Ancient Jerusalem comes alive in this rare footage from 1918...
The city began to change and grow dramatically at the end of the 19th century. It spread tentatively beyond the city walls when Moses Montefiore built Mishkenot Shaananim in the late 1860s. This was an important step in Jerusalem history, for when the cramped population saw the success of the first few neighborhoods outside the city walls, more people were willing to venture forth and build along Jaffa Road.
By the turn of the century, Jerusalem was well on its way to become a modern city. There were luxury hotels with hot, running water (the King David Hotel was the first), telephone lines and modern hospitals. But some areas of the city still remained unchanged and looked as they had done a hundred years before.
The year 1917 was another landmark in the history of Jerusalem: the Turks surrendered to the British (flying in lieu of a white flag, a white bed sheet borrowed for the occasion from the American Colony) and Jerusalem became a British-occupied city. Mandatory Palestine marked a new era that heralded the Arab-Israeli war and the dawning of the modern State of Israel.
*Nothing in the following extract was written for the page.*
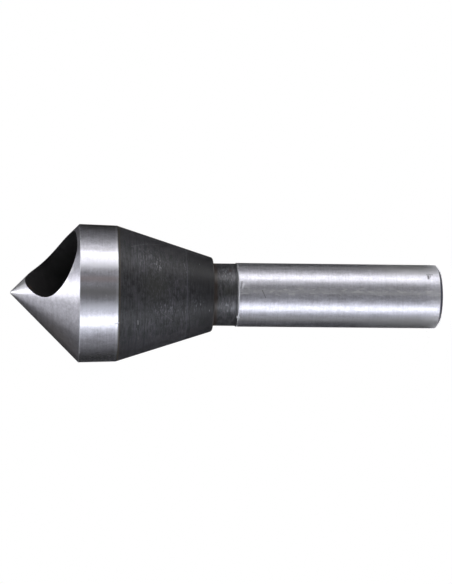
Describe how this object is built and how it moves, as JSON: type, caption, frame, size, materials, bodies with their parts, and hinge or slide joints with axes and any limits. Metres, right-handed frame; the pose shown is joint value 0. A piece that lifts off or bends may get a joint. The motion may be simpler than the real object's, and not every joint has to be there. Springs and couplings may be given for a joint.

The following footage shows Jerusalem in 1918 – one year after the arrival of the British. Some of the images, however, date from the period of Turkish rule a few years prior. The last few seconds of the video will also give you a rare glimpse of Rachel's tomb, the way it used to look.
This is a fascinating look in time and it’s very interesting to see how different some things were – and what has never changed.